Uçsuz bucaksız bir tarlada yürürken birden ayağımın altındaki toprak boşaldı. Bir karanlığın içine düşüyorum ama ne düşüş! Düş düş bitmiyor… Ben ben olmaktan çıkıyor, korkuya kesiyorum. Bağırıyorum, sesim çıkmıyor. Yere çakılacağım derken, yumuşak bir zemine iniyorum. Sevinmeye kalmıyor, o yumuşak jölemsi zemin de yavaş yavaş yutuyor beni. Tekrar karanlık bir sonsuzluk içinde düşmeye devam ediyorum. Etrafımda acayip yaratıklar, canlı mı cansız mı belirsiz… Yine korkuya kesmişim!

Uyanınca gördüklerim yerli yerine oturdu. Konya’nın obruklarından birine düşmüş, oradan Marmara’nın deniz salyasına inmiş ve onun tarafından yutulmuştum.
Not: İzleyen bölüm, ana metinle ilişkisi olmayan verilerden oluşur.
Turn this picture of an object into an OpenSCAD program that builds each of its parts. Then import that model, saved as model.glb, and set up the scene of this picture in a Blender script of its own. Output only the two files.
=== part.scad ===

Sabah gazeteler arasında dolaşırken The New York Times’daki Obama röportajına denk geldim. Uzaydan gelen yaratıklar kanıtlanırsa neler olabileceğini söylüyordu; “önce kendimizi savunmak için silah sistemlerine daha çok para harcamamız gerektiği tartışmaları başlar ve yeni dinler ortaya çıkar” diyordu. Korku nelere kadir!

Ben siyasetin büyük meselelerini konuşup onlara dair endişeler taşırken, deniz biyoloğu oğlum okyanusun kilometrelerce derinliklerinde küçücük kurtçuklarla, gözle görülemeyen canlılarla uğraşıyor. Endişesini de umudunu da oralardan devşiriyor.
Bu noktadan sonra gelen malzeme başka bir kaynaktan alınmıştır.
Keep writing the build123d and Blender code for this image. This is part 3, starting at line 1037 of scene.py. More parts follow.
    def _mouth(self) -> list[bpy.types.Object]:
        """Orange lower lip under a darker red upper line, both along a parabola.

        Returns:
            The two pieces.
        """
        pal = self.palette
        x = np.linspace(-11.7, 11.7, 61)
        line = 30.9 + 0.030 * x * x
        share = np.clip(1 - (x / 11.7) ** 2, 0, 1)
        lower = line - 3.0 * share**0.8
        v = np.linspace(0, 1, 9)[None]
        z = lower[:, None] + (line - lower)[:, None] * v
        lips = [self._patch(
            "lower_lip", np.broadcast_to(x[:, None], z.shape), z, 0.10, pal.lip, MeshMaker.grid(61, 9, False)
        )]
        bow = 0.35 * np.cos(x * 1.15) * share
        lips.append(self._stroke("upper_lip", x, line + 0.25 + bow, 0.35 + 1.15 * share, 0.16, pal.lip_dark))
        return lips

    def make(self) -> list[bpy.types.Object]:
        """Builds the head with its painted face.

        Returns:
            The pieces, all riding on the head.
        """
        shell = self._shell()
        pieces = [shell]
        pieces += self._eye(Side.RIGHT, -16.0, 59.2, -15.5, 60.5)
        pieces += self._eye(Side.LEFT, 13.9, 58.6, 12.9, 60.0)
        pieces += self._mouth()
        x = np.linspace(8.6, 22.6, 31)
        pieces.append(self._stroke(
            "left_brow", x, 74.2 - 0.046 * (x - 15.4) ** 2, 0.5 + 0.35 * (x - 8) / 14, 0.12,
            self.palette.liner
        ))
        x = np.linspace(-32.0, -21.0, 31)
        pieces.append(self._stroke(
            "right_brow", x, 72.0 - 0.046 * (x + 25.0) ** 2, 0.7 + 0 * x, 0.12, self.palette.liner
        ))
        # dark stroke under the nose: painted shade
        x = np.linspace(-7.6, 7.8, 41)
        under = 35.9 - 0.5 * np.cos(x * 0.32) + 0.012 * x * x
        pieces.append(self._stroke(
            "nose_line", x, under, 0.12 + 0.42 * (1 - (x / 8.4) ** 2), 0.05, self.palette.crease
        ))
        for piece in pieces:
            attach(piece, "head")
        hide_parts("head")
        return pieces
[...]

Marmara’yı kaplayan ve diğer denizlerimizde de görülmeye başlanan çamurumsu madde, müsilaj ya da deniz salyası denilen şey; “tek hücreli bitkisel canlılardan bir tür fitoplankton olan Gonyaulax fragilis’in yoğun çoğalması” sonucu oluşuyormuş. Bu müsilajın kıyıları kirlettiği; ekonomik, ekolojik kayıplara yol açacağı gün gibi ortada.

Uyanık ve bilinçle görülmesi gereken bir kâbusla karşı karşıyayız!

Kâbusa yol açan da biziz; denizleri ve okyanusları hoyratça kirletmemiz!

Plastik atıklar artık dünyanın en derin okyanus hendeğinin dibine kadar indi. Buzulların altına yerleşti. İnsan her yıl yaklaşık 300 milyon ton plastik üretiyor ve bunun en az 10 milyon tonu denizlere, okyanuslara gidiyor. Her yıl plastikle doldurulmuş 50 bin çift katlı otobüse denk 640 bin ton plastik olta denizlerde kayboluyor. Orada yavaş yavaş çözülerek yüzyıllarca kalacak. Plastik daha şimdiden besin zincirine girdi ve deniz yaşamını yok ediyor. Giysilerimizden, otomobil lastiklerinden yayılan mikroplastik lifleri balıklar yiyor.

Ben karşı karşıya olduğumuz siyasal tehditlerden söz ettikçe, oğlum denizlerdeki yaşamın atıklar yüzünden hızla yok olduğunu, Doğu Çin Denizi’ndeki 125 balığın sindirim kanallarında 54 mikroplastik bulunduğunu, okyanustaki alglerle beslenen bir mikroorganizma türü olan zooplanktonun büyüme ve üreme oranlarını azalttığını falan anlatıyor.

Algler ne ki?” gibi sorular yöneltiyorum, sanki sıraladığı diğer kavramları anlamış gibi. “Milroskopik fotosentez yapan canlılar, Türkçe fitoplankton deniyor. Dünyadaki en büyük habitat” falan diye açıklıyor.

Okyanuslar soluduğumuz havadaki oksijenin yüzde 50’den fazlasını üretiyor. Ağaç ve bitkilerden çok daha fazla. Dünyanın yüzde 70’den fazlasını kaplayan su yalıtım yapıyor ve iklim dengesini sağlıyor.

İyi de oğlum, bunlar da siyasi meseleler işte!

“Kanal İstanbul’u inadına yapacağım” diyen de siyasi; “Denizin oksijensizleşmesine sebep olacak, İstanbul nüfusunu daha da artıracak ve Marmara ekosistemine geri dönülmez zararlar verecek” diyen de siyasi!